=== Data ===
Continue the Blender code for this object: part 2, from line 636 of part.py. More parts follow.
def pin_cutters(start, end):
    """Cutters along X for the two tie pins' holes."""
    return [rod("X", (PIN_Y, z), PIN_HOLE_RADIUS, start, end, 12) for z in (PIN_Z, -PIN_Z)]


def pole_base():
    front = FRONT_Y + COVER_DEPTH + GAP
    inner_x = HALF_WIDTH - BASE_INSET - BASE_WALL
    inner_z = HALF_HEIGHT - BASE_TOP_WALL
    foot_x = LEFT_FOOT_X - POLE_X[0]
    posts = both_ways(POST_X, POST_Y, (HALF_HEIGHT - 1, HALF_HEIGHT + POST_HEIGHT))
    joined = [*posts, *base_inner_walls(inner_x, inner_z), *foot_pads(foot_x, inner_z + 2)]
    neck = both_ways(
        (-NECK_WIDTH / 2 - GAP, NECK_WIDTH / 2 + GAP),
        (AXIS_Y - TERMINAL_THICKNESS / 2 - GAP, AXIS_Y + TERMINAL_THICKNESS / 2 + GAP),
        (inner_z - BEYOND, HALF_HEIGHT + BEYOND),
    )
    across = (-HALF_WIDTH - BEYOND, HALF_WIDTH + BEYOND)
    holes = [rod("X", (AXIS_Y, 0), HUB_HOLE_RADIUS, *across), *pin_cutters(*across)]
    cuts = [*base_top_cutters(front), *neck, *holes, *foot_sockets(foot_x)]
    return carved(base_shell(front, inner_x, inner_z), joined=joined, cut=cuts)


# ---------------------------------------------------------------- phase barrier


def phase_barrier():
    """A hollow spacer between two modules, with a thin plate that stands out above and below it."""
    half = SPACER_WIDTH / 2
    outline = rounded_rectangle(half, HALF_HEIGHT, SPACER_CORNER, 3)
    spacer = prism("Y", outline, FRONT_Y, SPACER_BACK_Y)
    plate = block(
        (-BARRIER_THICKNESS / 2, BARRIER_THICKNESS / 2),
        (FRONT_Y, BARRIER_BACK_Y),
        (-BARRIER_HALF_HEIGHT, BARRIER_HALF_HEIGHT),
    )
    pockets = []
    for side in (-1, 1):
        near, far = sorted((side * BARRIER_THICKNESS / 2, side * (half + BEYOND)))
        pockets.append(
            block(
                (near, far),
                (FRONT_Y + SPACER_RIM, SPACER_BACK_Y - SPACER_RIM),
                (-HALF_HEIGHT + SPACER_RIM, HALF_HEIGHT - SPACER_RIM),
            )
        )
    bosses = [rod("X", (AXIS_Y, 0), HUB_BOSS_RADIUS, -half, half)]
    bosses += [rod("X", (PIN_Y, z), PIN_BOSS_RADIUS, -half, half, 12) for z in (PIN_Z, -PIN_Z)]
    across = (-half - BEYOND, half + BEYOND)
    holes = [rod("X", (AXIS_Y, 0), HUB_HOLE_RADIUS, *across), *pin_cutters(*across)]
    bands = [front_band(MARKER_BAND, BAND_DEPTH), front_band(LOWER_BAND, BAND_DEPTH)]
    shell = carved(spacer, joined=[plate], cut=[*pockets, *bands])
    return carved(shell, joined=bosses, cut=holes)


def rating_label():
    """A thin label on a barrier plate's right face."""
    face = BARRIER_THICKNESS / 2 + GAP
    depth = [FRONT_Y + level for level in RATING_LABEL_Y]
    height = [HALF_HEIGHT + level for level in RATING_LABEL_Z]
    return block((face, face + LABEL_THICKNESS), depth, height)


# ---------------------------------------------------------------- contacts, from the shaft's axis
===
Exercise description => Could you quote the material above in full, exactly as it stands?

The reply =>
Continue the Blender code for this object: part 2, from line 636 of part.py. More parts follow.
def pin_cutters(start, end):
    """Cutters along X for the two tie pins' holes."""
    return [rod("X", (PIN_Y, z), PIN_HOLE_RADIUS, start, end, 12) for z in (PIN_Z, -PIN_Z)]


def pole_base():
    front = FRONT_Y + COVER_DEPTH + GAP
    inner_x = HALF_WIDTH - BASE_INSET - BASE_WALL
    inner_z = HALF_HEIGHT - BASE_TOP_WALL
    foot_x = LEFT_FOOT_X - POLE_X[0]
    posts = both_ways(POST_X, POST_Y, (HALF_HEIGHT - 1, HALF_HEIGHT + POST_HEIGHT))
    joined = [*posts, *base_inner_walls(inner_x, inner_z), *foot_pads(foot_x, inner_z + 2)]
    neck = both_ways(
        (-NECK_WIDTH / 2 - GAP, NECK_WIDTH / 2 + GAP),
        (AXIS_Y - TERMINAL_THICKNESS / 2 - GAP, AXIS_Y + TERMINAL_THICKNESS / 2 + GAP),
        (inner_z - BEYOND, HALF_HEIGHT + BEYOND),
    )
    across = (-HALF_WIDTH - BEYOND, HALF_WIDTH + BEYOND)
    holes = [rod("X", (AXIS_Y, 0), HUB_HOLE_RADIUS, *across), *pin_cutters(*across)]
    cuts = [*base_top_cutters(front), *neck, *holes, *foot_sockets(foot_x)]
    return carved(base_shell(front, inner_x, inner_z), joined=joined, cut=cuts)


# ---------------------------------------------------------------- phase barrier


def phase_barrier():
    """A hollow spacer between two modules, with a thin plate that stands out above and below it."""
    half = SPACER_WIDTH / 2
    outline = rounded_rectangle(half, HALF_HEIGHT, SPACER_CORNER, 3)
    spacer = prism("Y", outline, FRONT_Y, SPACER_BACK_Y)
    plate = block(
        (-BARRIER_THICKNESS / 2, BARRIER_THICKNESS / 2),
        (FRONT_Y, BARRIER_BACK_Y),
        (-BARRIER_HALF_HEIGHT, BARRIER_HALF_HEIGHT),
    )
    pockets = []
    for side in (-1, 1):
        near, far = sorted((side * BARRIER_THICKNESS / 2, side * (half + BEYOND)))
        pockets.append(
            block(
                (near, far),
                (FRONT_Y + SPACER_RIM, SPACER_BACK_Y - SPACER_RIM),
                (-HALF_HEIGHT + SPACER_RIM, HALF_HEIGHT - SPACER_RIM),
            )
        )
    bosses = [rod("X", (AXIS_Y, 0), HUB_BOSS_RADIUS, -half, half)]
    bosses += [rod("X", (PIN_Y, z), PIN_BOSS_RADIUS, -half, half, 12) for z in (PIN_Z, -PIN_Z)]
    across = (-half - BEYOND, half + BEYOND)
    holes = [rod("X", (AXIS_Y, 0), HUB_HOLE_RADIUS, *across), *pin_cutters(*across)]
    bands = [front_band(MARKER_BAND, BAND_DEPTH), front_band(LOWER_BAND, BAND_DEPTH)]
    shell = carved(spacer, joined=[plate], cut=[*pockets, *bands])
    return carved(shell, joined=bosses, cut=holes)


def rating_label():
    """A thin label on a barrier plate's right face."""
    face = BARRIER_THICKNESS / 2 + GAP
    depth = [FRONT_Y + level for level in RATING_LABEL_Y]
    height = [HALF_HEIGHT + level for level in RATING_LABEL_Z]
    return block((face, face + LABEL_THICKNESS), depth, height)


# ---------------------------------------------------------------- contacts, from the shaft's axis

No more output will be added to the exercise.